Lang getwijfeld of ik aan dit boek “Bernhard” van Annejet van der Zijl wilde beginnen. Van huis uit ben ik totaal niet opgevoed met een voorliefde voor de Oranjes, eerder het tegendeel. Wat ik me nog kan herinneren uit mijn jeugdjaren, zijn de binnen ons gezin gebruikelijke grappen en grollen die niet alleen over doodnormale, alledaagse zaken gingen, maar tevens over alle foute Oranjelieden de ronde deden.
Het huwelijk van Willem-Alexander met zijn Maxima – opnieuw een telg voortgekomen uit een vader van niet geheel onbesproken gedrag – was aanleiding om de moppentrommel nog wat verder open te zetten. Zelfs Maxima’s tranen die voor het merendeel van de bevolking voor ontroering zorgde, zorgde niet voor een vergroting van onze Oranjeliefde.
“Uit wat een integer en hardwerkend milieu kwamen mijn voorvaderen dan wel niet”, sprak wijlen mijn eigen pappie tot mij, quasi-plechtig en altijd met een grijns van oor tot oor. Tot op de dag van vandaag ben ik hem blijven geloven, hoewel uit persoonlijk genealogisch onderzoek soms het tegendeel bleek. Maar dat kon pap toentertijd nog niet weten.
Nazi-verleden
Nieuwsgierig naar de waarheid omtrent de vele buitenechtelijke affaires van Bernhard (met de daarbij behorende kinderen) won het van mijn republikeinse instelling. Hierin word ik echter teleurgesteld. Deze affaires worden in dit boek wel zijdelings benoemd, maar nergens met naam of toenaam volledig opgehelderd.
Wat wel overduidelijk naar voren wordt gebracht is het nazi-verleden van deze van oorsprong Duitse prins-gemaal. Van 1933 tot 1937 zou hij uit vrije wil lid geweest zijn van de NSDAP. Achteraf gezien is het goed te verklaren dat hij dit wapenfeit altijd heeft weten weg te poetsen, niet alleen voor zijn aanstaande familie, maar later ook voor het Nederlandse volk. Als man van adel wil je tenslotte geen smet op je blazoen te verwijten krijgen. De door hem verfoeide communisten hebben hem daarmee een handje geholpen, door het hele Stasi-archief te laten verstoffen, zodat er nooit keiharde bewijzen ten aanzien van zijn nationaalsocialistische houding op tafel konden worden gelegd.
Bluf en branie
Bernhard was niet alleen in zijn jonge jaren een deugniet met veel bravoure; ook in zijn latere leven bleef hij een figuur die zich met bluf en branie een weg door het leven baande. Eenmaal binnen in het Oranje vorstenhuis had hij geld in overvloed ter beschikking om uiting te kunnen geven aan zijn persoonlijke genoegens: dure auto’s, verre reizen, uitbundige feesten. Ook tijdens en kort na de geboortes van zijn vier kinderen, was zijn vrouw Juliana vaak alleen, dit zou je op zijn minst toch kunnen duiden als zelfzuchtig en immoreel.
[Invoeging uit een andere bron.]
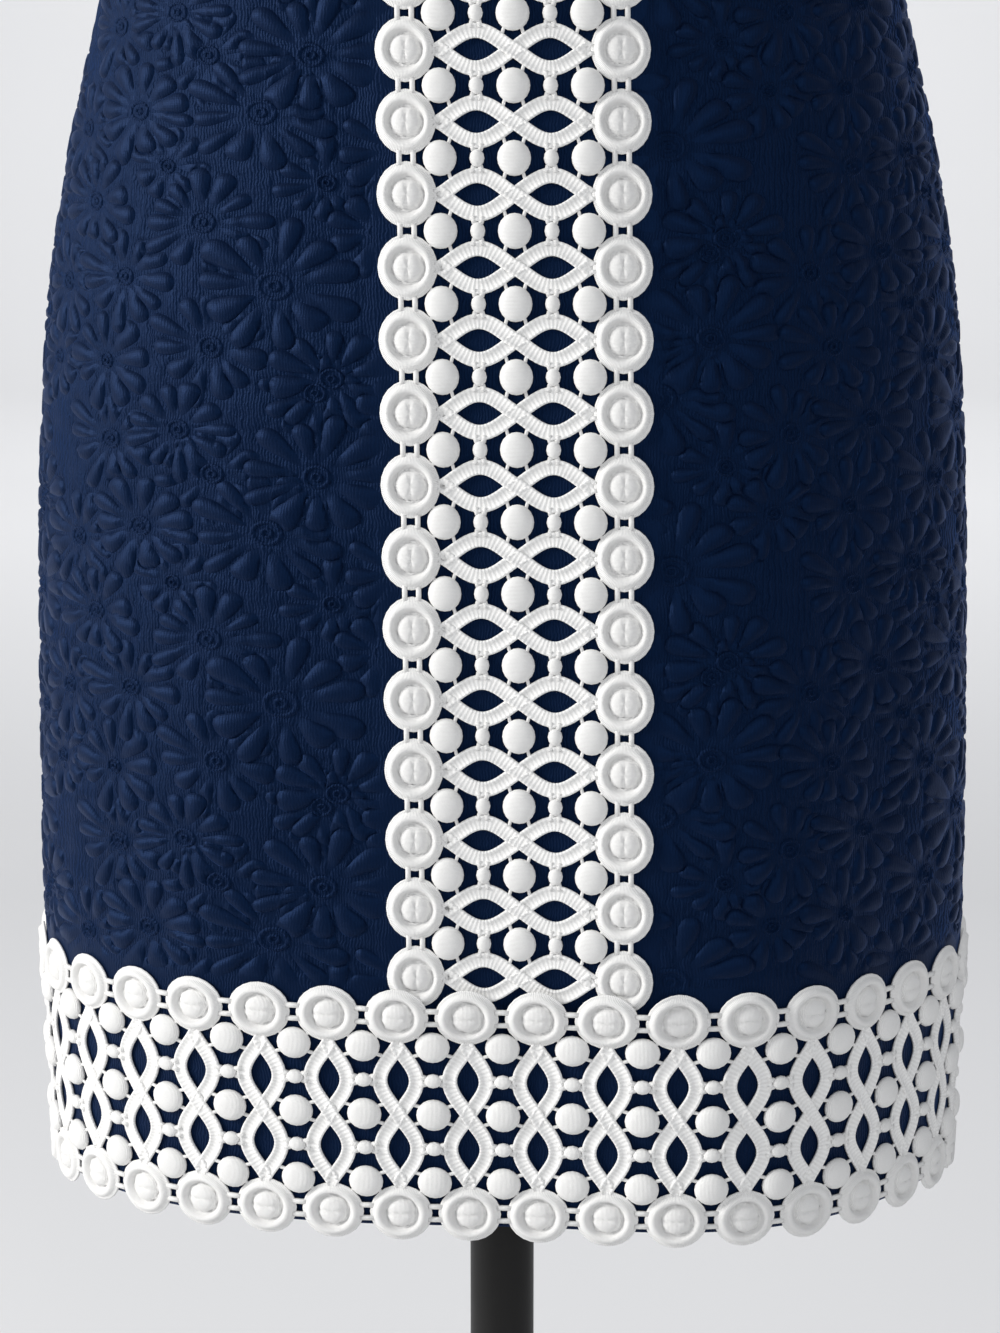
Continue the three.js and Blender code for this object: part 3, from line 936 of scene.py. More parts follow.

Naar de buitenwereld toe was Bernilo, zoals zijn koosnaam luidde, een leuke vent met perfecte manieren, een ongebreidelde levenslust en een soort humor die op veel mensen ontwapenend overkwam. Achter deze façade ging echter een opportunistische charmeur schuil, met een bovenmatige zucht naar geld en avontuur. Van der Zijl betitelt hem dan ook in haar boek als een mislukking, met name vanuit het standpunt van de monarchie.
Deze biografie over het leven van Bernhard van Lippe-Biesterfeld, later Prins der Nederlanden, is gebaseerd op uitspraken, citaten, brieven en andere aantekeningen van hemzelf of andere mensen uit zijn directe omgeving. Ook haalt Van der Zijl met enige regelmaat andere onderzoekers aan. Hiermee ontstaat een compleet levensverhaal van Bernhard, zonder dat de schrijfster zich ergens een moreel oordeel aanmatigt. Dat is een bijzonder prettige bijkomstigheid, omdat het de lezer ruimte geeft zelf een mening te vormen omtrent deze Koninklijke markante persoonlijkheid.